Around this time last year, The Gap Inc. held its annual meeting, where shareholders and directors of the national retailer faced a proposal from a family trust asking them to pull garment production out of Sri Lanka.
The government there was facing human-rights criticisms after a civil war that left tens of thousands dead and hundreds of thousands imprisoned, and the California-based Jaeger-Natkunam Family Trust, which owned 125 shares of Gap stock, was worried the company’s reputation would suffer.
So the trust’s principals wrote up a resolution outlining their concerns and asked that it be put before shareholders. It was — and went down to resounding defeat, collecting support from just 1 percent of Gap’s outstanding shares.
Few proposals from shareholders go far without management’s approval, and management rarely supports any proposal it hasn’t originated.
But I wondered whether we’d see a wave of shareholder proposals next year at U.S. retailers whose clothing is made in places like Bangladesh, where a building collapse last month killed more than 1,120 factory workers — about the population count of the village of Nassau in Rensselaer County.
Rev.
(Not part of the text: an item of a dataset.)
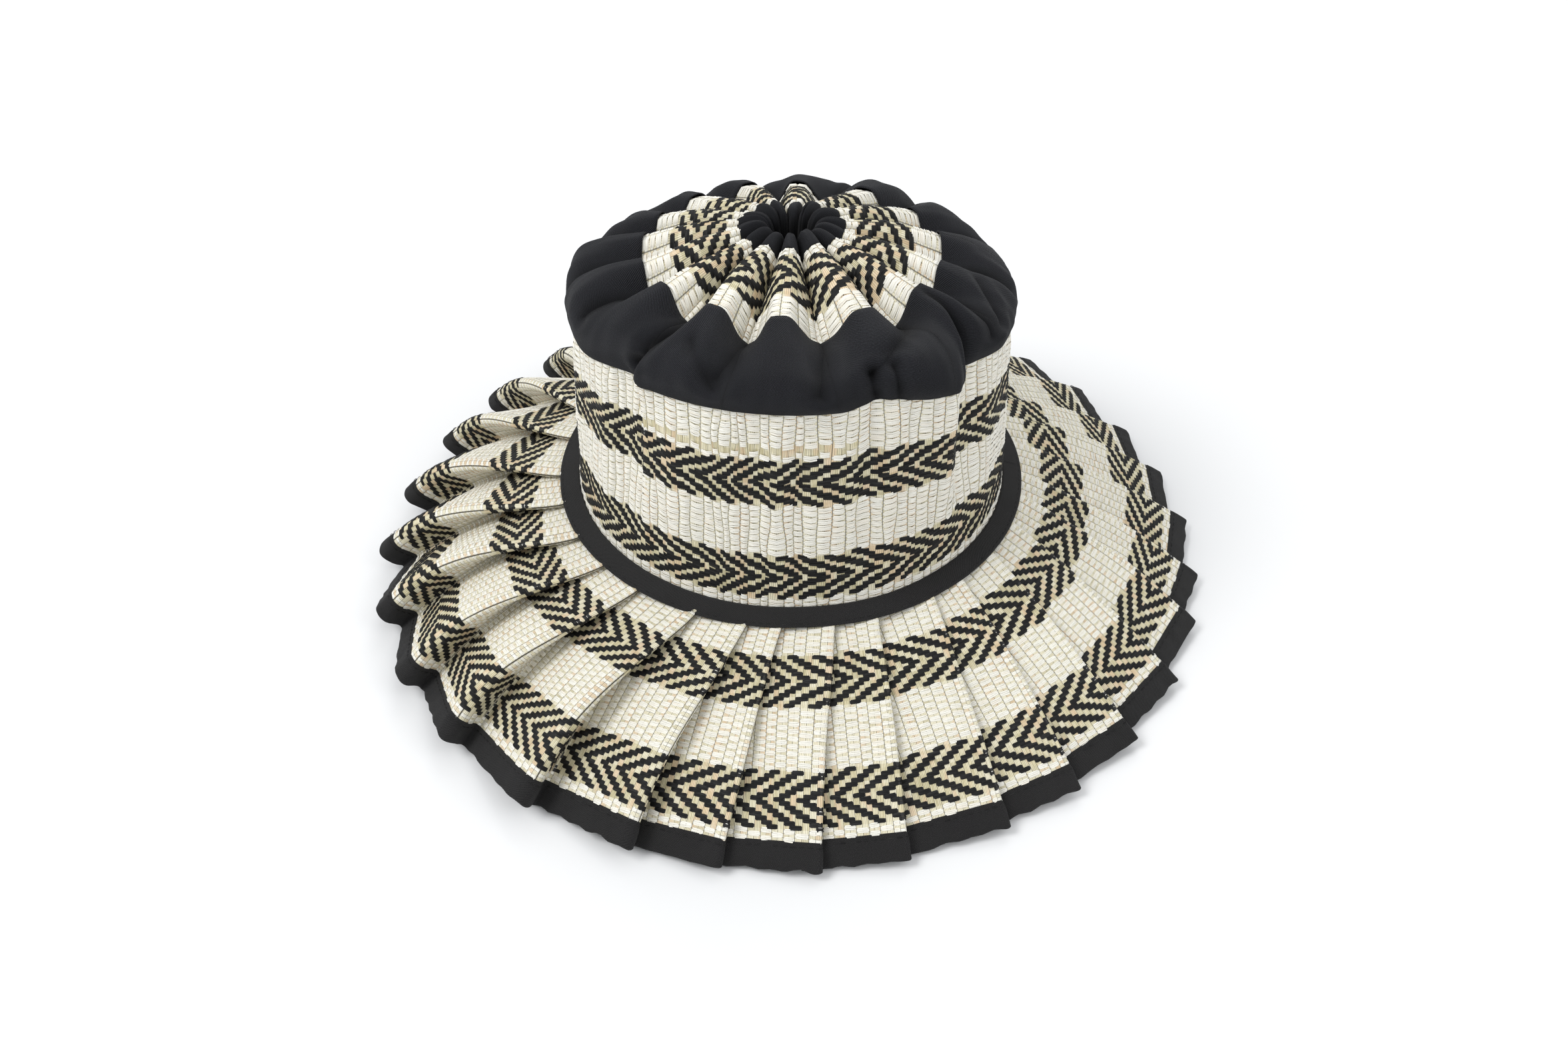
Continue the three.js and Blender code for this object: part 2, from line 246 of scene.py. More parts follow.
# Ridges of the crown's pleated top. Towards the ring their steep round arch fades to a wave
RIDGE_AZIMUTHS = np.array([8, 33, 60, 87, 109, 130, 151, 172, 195, 217, 241, 266, 296, 322, 342])
RIDGE_COUNT = len(RIDGE_AZIMUTHS)
ARCH_POWER = 2.4
ARCH_ROOT = 0.6
ARCH_STEEPNESS = 0.74
ARCH_FADE = (30.0, 62.0)
RING_FLATNESS = 0.8
BUNDLES_PER_RIDGE = 16

# Rows of the pleated disc, from the centre outwards: radius, ridge height, valley height, pick
DISC_ROWS = [
    (18.5, 164.2, 150.2, 6.0),
    (20.5, 164.2, 150.5, 7.2),
    (38.0, 161.5, 147.0, 20.0),
    (58.0, 155.0, 142.0, 34.5),
    (63.5, 152.0, 139.8, 38.5),
]

# Rows of the disc's sheet, and the steps by which normals are found
DISC_SHEET_ROWS = 25
DISC_NORMAL_STEP = 0.2
CLOTH_NORMAL_STEP = 0.01

# Rows of the gathered ring from its hem up: radius, ridge height, valley height, crease, hollow
RING_ROWS = [
    (89.9, 131.0, 131.0, 1.0, 0.0),
    (90.8, 134.5, 134.0, 1.0, 0.1),
    (90.0, 139.5, 138.6, 0.9, 0.4),
    (86.5, 145.4, 143.6, 0.6, 1.0),
    (80.0, 149.6, 146.4, 0.3, 0.8),
    (72.0, 153.2, 147.0, 0.1, 0.4),
    (60.0, 156.2, 143.6, 0.0, 0.0),
]

# The gathered centre, and the share across it at which it turns down into the hole
CENTRE_WIDTH = 34.0
CENTRE_GIRTH = 420.0
CENTRE_LENGTH = 10
CENTRE_GRID = (400, 26)
# From this share the centre's painted shade deepens into the mouth, over the next share
MOUTH_SHARE = 0.5
MOUTH_TURN = 0.2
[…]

David Schilling was noncommittal on my idea, acknowledging, though, that shareholder resolutions are “a good way to introduce a key issue to a company.” Schilling, a United Methodist minister, has pushed companies on workers’ rights for nearly 20 years at the Interfaith Center on Corporate Responsibility, where he now is senior program director. The Manhattan-based group is a coalition of 300 faith-based organizations, labor unions and socially conscious funds that use their investments — more than $100 billion in assets under management — to lobby for change.
The center’s website lists 150 public companies to which shareholder proposals have been submitted for 2013 annual meetings, but only a handful are national retailers and many of the resolutions there focus on recycling, board diversity and political contributions.
Schilling, who called the tragedy in Bangladesh “a major human rights disaster,” said the consumer and investor awareness raised by the factory deaths “can be translated into action.” Consumers can write letters to companies doing business in Bangladesh and other low-wage countries in support of worker rights and safety and ask what the retailers are doing to enforce vendor policies that many have in place. (These prohibit using child and prison labor, for instance, and guarantee freedom of association for workers.) Investors can push companies to exert more influence over how their products are made by ensuring suppliers work with factories that follow local building and fire codes. “Frame it as a corporate responsibility,” Schilling said.
Individuals, though, may see less success on their own with shareholder proposals than they would working through groups such as his, Schilling said. The center has 40 years of experience negotiating with apparel companies to encourage policies that promote “justice and sustainability in the world.” Besides, shareholder proposals face an obstacle course before qualifying for the annual meeting: most have to be submitted before year’s end for meetings held the following spring; they can be blocked for being too long (more than 500 words) or intruding on management’s turf (everyday operations).
Even passing those hurdles, a proposal still can be recommended for a “no” vote — as happened with the Jaeger-Natkunam resolution last spring.
The bottom line in Gap’s long-winded rebuttal on manufacturing in Sri Lanka: “We believe that apparel production in the country benefits its citizens.”